Kalnirnay (Sumangal Press)
- Type: Private company
- Industry: Almanac
- Founded: 1 January 1973
- Founder: Jayantrao Salgaonkar, Jayraj Salgaokar
- Headquarters: Mumbai, Maharashtra, India
- Products: Almanac
- Services: Horoscope, Matchmaking, Career assessment, Kundali Matching
- Revenue: ₹550 million (US$5.7 million)
- Number of employees: 150
- Website: kalnirnay.com

= Kalnirnay =

Almanac published in India

Kalnirnay (lit. 'timely decision') is an almanac published in India. The almanac gives information about the Panchang, auspicious days, festivals, holidays, sunrise and sunset. It has recipes, stories on health and education, monthly Bhavishya and articles on Hindu astrology.

== History ==
Kalnirnay was founded in 1973 by Jayantrao Salgaonkar and Jayraj Salgaonkar. It initially started as a hand-printed almanac for Marathi subscribers. The logo and typography was designed by Kamal Shedge. The first issue was sold to 10,000 subscribers. It gradually grew to become the largest selling publication in the world, with around 19 million copies being sold annually.

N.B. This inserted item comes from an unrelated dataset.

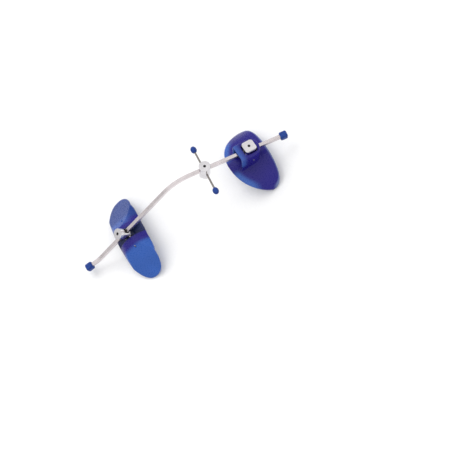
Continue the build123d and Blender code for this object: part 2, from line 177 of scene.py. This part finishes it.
def plastic(name):
    """Tinted moulded plastic: the shell's stored colours, its blue tint with painted light and shade,
    faint flow lines, a smooth skin.
    """
    t = Tree(name)
    # the stored colours: the shell's blue tint with painted light and shade
    colouring = t.add("ShaderNodeAttribute", attribute_name="colouring").outputs["Color"]
    flow = t.noise((0.035, 0.02, 0.05), 2.0)
    fine = t.noise((0.9, 0.9, 0.9), 2.0)
    shade = t.add("ShaderNodeHueSaturation")
    t.link(colouring, shade.inputs["Color"])
    t.link(t.ramp(flow, 0.35, 0.65, 0.92, 1.10), shade.inputs["Value"])
    t.link(shade.outputs["Color"], t.shader.inputs["Base Color"])
    t.link(t.ramp(fine, 0.3, 0.7, 0.24, 0.34), t.shader.inputs["Roughness"])
    t.set(Transmission_Weight=0.06, IOR=1.49, Specular_IOR_Level=0.3)
    t.bump(fine, 0.00001, 0.08)
    return t.material


def vinyl(name, deep, pale):
    """Soft dipped vinyl: a low sheen, mottled between a deep and a pale blue."""
    t = Tree(name)
    mottle = t.noise((0.5, 0.5, 0.5), 3.0)
    grain = t.noise((4.0, 4.0, 4.0), 3.0)
    t.link(t.mix(t.ramp(mottle, 0.35, 0.65, 0.0, 1.0), deep, pale), t.shader.inputs["Base Color"])
    t.link(t.ramp(grain, 0.3, 0.7, 0.34, 0.5), t.shader.inputs["Roughness"])
    t.set(Specular_IOR_Level=0.25, Coat_Weight=0.05, Coat_Roughness=0.25)
    t.bump(grain, 0.00003, 0.5)
    return t.material


BAR_STEEL = steel("bar_steel", (0.74, 0.68, 0.69), 0.20, 0.32, (0.05, 3.0, 3.0))
ROD_STEEL = steel("rod_steel", (0.30, 0.275, 0.26), 0.18, 0.30, (3.0, 0.05, 3.0))
TURNED_STEEL = steel("turned_steel", (0.76, 0.74, 0.76), 0.14, 0.26, (2.5, 2.5, 2.5))
# near-black steel for the set screws: painted shade of their sunk holes and hex sockets
SCREW_STEEL_PAINTED_SHADE = steel("screw_steel", (0.07, 0.07, 0.075), 0.30, 0.46, (3.0, 3.0, 3.0))
SHELL_PLASTIC = plastic("shell_plastic")
CAP_VINYL = vinyl("cap_vinyl", (0.008, 0.034, 0.20), (0.014, 0.055, 0.27))

FINISH = {
    "main_rod": BAR_STEEL, "crossbar": ROD_STEEL,
    "collar_body": TURNED_STEEL, "forehead_clamp_block": TURNED_STEEL,
    "chin_clamp_post": TURNED_STEEL,
    "forehead_hinge_pin": TURNED_STEEL, "chin_hinge_pin": TURNED_STEEL,
    "collar_set_screw": SCREW_STEEL_PAINTED_SHADE, "forehead_set_screw": SCREW_STEEL_PAINTED_SHADE,
    "chin_set_screw": SCREW_STEEL_PAINTED_SHADE,
    "forehead_pad": SHELL_PLASTIC, "chin_cup": SHELL_PLASTIC,
    "rod_cap_upper": CAP_VINYL, "rod_cap_lower": CAP_VINYL,
    "crossbar_cap_left": CAP_VINYL, "crossbar_cap_right": CAP_VINYL,
}


def paint(obj, material):
    """Gives an object one material and no other."""
    obj.data.materials.clear()
    obj.data.materials.append(material)


for name, material in FINISH.items():
    for material_slot in nodes[name].material_slots:
        material_slot.material = material


# ---------------------------------------------------------------- colours of the shells: blue tint with painted light and shade
VIOLET = (0.016, 0.011, 0.19)
# sky blue: painted light, let through the pad's thin lower rim and mouth, and a painted highlight band
# on the cup
SKY_PAINTED_LIGHT = (0.045, 0.115, 0.42)
# pale blue-grey: painted highlight along the pad's upper rim
PALE_HIGHLIGHT = (0.20, 0.26, 0.46)
# royal blue: the cup's blue, painted lighter on the near lobe where light falls on it
ROYAL_LIT = (0.030, 0.105, 0.42)
# deep blue: the cup's blue, painted darker on the far lobe where it is in shade
DEEP_SHADED = (0.012, 0.045, 0.24)
# navy: painted shade in the cup's channel
NAVY_SHADE = (0.012, 0.020, 0.085)
HUMP_GAIN = 1.15            # the cup's hump is a little lighter than the pad
SECTORS = 240               # steps round a shell in which its rim is looked for


def shell_places(mesh, hinge, screw):
    """The mesh's points in millimetres from the shell's hinge pin: along, across and out."""
    points = np.empty(len(mesh.vertices) * 3)
    mesh.vertices.foreach_get("co", points)
    pin = joints[hinge]
    across = Vector(pin["axis"]).normalized()
    out = Vector(joints[screw]["axis"]).normalized()
    along = across.cross(out)
    offset = (points.reshape(-1, 3) - np.array(pin["pos_m"])) / MM
    return [offset @ np.array(axis) for axis in (along, across, out)]


def inward(along, across):
    """Distance in from the shell's outline, seen from the front."""
    middle = (along.max() + along.min()) / 2
    angle = np.arctan2(across, along - middle)
    reach = np.hypot(across, along - middle)
    sector = ((angle / (2 * math.pi) + 0.5) * SECTORS).astype(int) % SECTORS
    rim = np.zeros(SECTORS)
    np.maximum.at(rim, sector, reach)
    return rim[sector] - reach


def step(value, low, high):
    """Smooth step from 0 at low to 1 at high."""
    part = np.clip((value - low) / (high - low), 0.0, 1.0)
    return part * part * (3 - 2 * part)


def blend(colours, colour, weight):
    """Moves each point's colour towards one colour, by that point's weight."""
    return colours + (np.array(colour) - colours) * weight[:, None]


def store_colouring(mesh, colours):
    """Stores a colour for every point of the mesh."""
    layer = mesh.color_attributes.new("colouring", "FLOAT_COLOR", "POINT")
    values = np.ones((len(colours), 4))
    values[:, :3] = colours
    layer.data.foreach_set("color", values.ravel())


def pad_tint_and_painted_light(mesh):
    """Violet, paling to sky blue along the lower rim and the boss's open mouth as painted light let
    through the thin plastic, with a painted pale highlight along the upper rim.
    """
    along, across, out = shell_places(mesh, "forehead_tilt", "forehead_screw_turn")
    rim = inward(along, across)
    colours = np.tile(np.array(VIOLET), (len(along), 1))

    lower_half = step(-along, 2.0, 12.0)
    lower_rim_light_through = 1 - step(rim, 2.5, 8.0)
    off_middle = step(np.abs(across), 3.0, 12.0)
    # painted light: sky blue where light comes through the thin lower rim, kept off the middle
    colours = blend(colours, SKY_PAINTED_LIGHT, lower_half * lower_rim_light_through * off_middle)

    on_boss = step(out, -4.0, 0.0) * (1 - step(np.abs(across), 10.0, 11.5))
    mouth_light_through = 1 - step(along, -12.5, -6.0)
    # painted light: sky blue where light comes through at the boss's open mouth
    colours = blend(colours, SKY_PAINTED_LIGHT, on_boss * mouth_light_through * 0.8)

    upper_rim_highlight = step(along, 6.0, 12.0) * (1 - step(rim, 0.8, 2.4))
    # painted highlight: pale blue-grey along the upper rim
    return blend(colours, PALE_HIGHLIGHT, upper_rim_highlight * 0.7)


def cup_tint_and_painted_light(mesh):
    """Violet hump; royal blue near lobe and deep blue far lobe, the near one painted lighter and the
    far one darker as light falls on them; a painted sky-blue highlight where the far facet starts;
    painted shade in the navy channel.
    """
    along, across, out = shell_places(mesh, "chin_tilt", "chin_screw_turn")
    colours = np.tile(np.array(VIOLET), (len(along), 1)) * HUMP_GAIN
    lit_near_lobe = step(-across, 12.0, 17.0)
    shaded_far_lobe = step(across, 12.0, 17.0)
    # painted light and shade: the near lobe lighter, the far lobe darker, as light falls on them
    colours = blend(colours, ROYAL_LIT, lit_near_lobe)
    colours = blend(colours, DEEP_SHADED, shaded_far_lobe)

    # painted highlight: a sky-blue band where the far facet starts, below the crest
    facet_start_highlight = step(across, 9.5, 12.0) * (1 - step(across, 16.0, 22.0))
    below_crest = 1 - step(along, 4.0, 12.0)
    colours = blend(colours, SKY_PAINTED_LIGHT, facet_start_highlight * below_crest * 0.7)

    # painted shade: navy down the cup's channel
    channel_shade = (1 - step(np.abs(across), 5.2, 6.6)) * step(out, -30.0, -20.0)
    return blend(colours, NAVY_SHADE, channel_shade)


# ---------------------------------------------------------------- moulded shells
SHELL_VOXEL = 0.4
SMOOTH_ROUNDS = 10
WELD_GAP = 0.002            # millimetres


def moulded(name, body, colouring):
    """A moulded twin of a CAD shell, with rounded rims, filleted corners and its stored colours: its
    blue tint with painted light and shade.
    """
    mesh = nodes[name].data.copy()
    mesh.name = name + "_moulded"
    shell = bpy.data.objects.new(name + "_moulded", mesh)
    bpy.context.scene.collection.objects.link(shell)
    weld = shell.modifiers.new("weld", "WELD")
    weld.merge_threshold = WELD_GAP * MM
    remesh = shell.modifiers.new("remesh", "REMESH")
    remesh.mode = "VOXEL"
    remesh.voxel_size = SHELL_VOXEL * MM
    smooth = shell.modifiers.new("smooth", "SMOOTH")
    smooth.factor = 0.5
    smooth.iterations = SMOOTH_ROUNDS
    bpy.context.view_layer.update()
    graph = bpy.context.evaluated_depsgraph_get()
    result = bpy.data.meshes.new_from_object(shell.evaluated_get(graph))
    shell.modifiers.clear()
    shell.data = result
    for face in shell.data.polygons:
        face.use_smooth = True
    store_colouring(shell.data, colouring(shell.data))
    paint(shell, FINISH[name])
    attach(shell, body)
    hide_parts(name)


moulded("forehead_pad", "forehead_shell", pad_tint_and_painted_light)
moulded("chin_cup", "chin_shell", cup_tint_and_painted_light)


# ---------------------------------------------------------------- floor
FLOOR_HALF = 3.0            # metres


def floor():
    """A plain pale floor under the mask."""
    mesh = bpy.data.meshes.new("floor")
    signs = [(-1, -1), (1, -1), (1, 1), (-1, 1)]
    corners = [(x * FLOOR_HALF, y * FLOOR_HALF, 0) for x, y in signs]
    mesh.from_pydata(corners, [], [(0, 1, 2, 3)])
    obj = bpy.data.objects.new("floor", mesh)
    bpy.context.scene.collection.objects.link(obj)
    t = Tree("floor_paper")
    grain = t.noise((0.4, 0.4, 0.4), 2.0)
    shade = t.ramp(grain, 0.3, 0.7, 0.0, 1.0)
    t.link(t.mix(shade, (0.95, 0.95, 0.95), (0.93, 0.93, 0.93)), t.shader.inputs["Base Color"])
    t.set(Roughness=0.9, Specular_IOR_Level=0.1)
    paint(obj, t.material)


floor()


# ---------------------------------------------------------------- light
SOFTBOX_DISTANCE = 3.0
SOFTBOX_SIZE = 2.2


def softbox(name, direction, power):
    """A square area light that looks at the mask from a direction and shows in no reflection."""
    data = bpy.data.lights.new(name, "AREA")
    data.shape = "SQUARE"
    data.size = SOFTBOX_SIZE
    data.energy = power
    lamp = bpy.data.objects.new(name, data)
    bpy.context.scene.collection.objects.link(lamp)
    lamp.visible_glossy = False
    offset = direction.normalized() * SOFTBOX_DISTANCE
    lamp.location = view_centre + offset
    lamp.rotation_euler = offset.to_track_quat("Z", "Y").to_euler()


def studio():
    """An even white surround, dimmer towards the floor."""
    world = bpy.data.worlds.new("studio")
    bpy.context.scene.world = world
    world.use_nodes = True
    sky = world.node_tree
    background = sky.nodes["Background"]
    where = sky.nodes.new("ShaderNodeTexCoord")
    split = sky.nodes.new("ShaderNodeSeparateXYZ")
    rise = sky.nodes.new("ShaderNodeMapRange")
    set_range(rise, -0.1, 0.75, 0.35, 1.05)
    background.inputs["Color"].default_value = (1.0, 1.0, 1.0, 1.0)
    sky.links.new(where.outputs["Generated"], split.inputs["Vector"])
    sky.links.new(split.outputs["Z"], rise.inputs["Value"])
    sky.links.new(rise.outputs["Result"], background.inputs["Strength"])


softbox("key", VIEW_UP * 1.2 + VIEW_RIGHT * -1.2 + VIEW_BACK * 0.7, 36.0)
softbox("fill", VIEW_RIGHT * 1.0 + VIEW_BACK * 0.7 - VIEW_UP * 0.4, 10.0)
studio()
bpy.context.scene.view_settings.view_transform = "Standard"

Its website was launched in 1996, its desktop e-version was subsequently launched, and it is now available as Android and iOS applications.

== Publication and contents ==

Kalnirnay is published annually, by Sumangal Publishing, as a calendar almanac for all Indian religions. It contains auspicious dates, festivals and celebrations of Hindus, Muslims, Christians, Sikhs, Jains, Buddhists, Parsis and Jews in detail. It also provides useful information about Daily Panchanga, auspicious times for weddings (Muhurat), Daily Sun Rise – Moon Rise Timings, Sankashti Chaturthi Chandroday (Moon rise) Timing, Monthly Astrological Predictions for all Zodiac Signs, etc. It is published in nine languages – English, Marathi, Hindi, Gujarati, Tamil, Telugu, Kannada, Malayalam and Punjabi with Marathi accounting for the bulk of its readers.

In addition to dates and times of religious and cultural relevance, each issue also contains articles on topics such as health, food and beauty.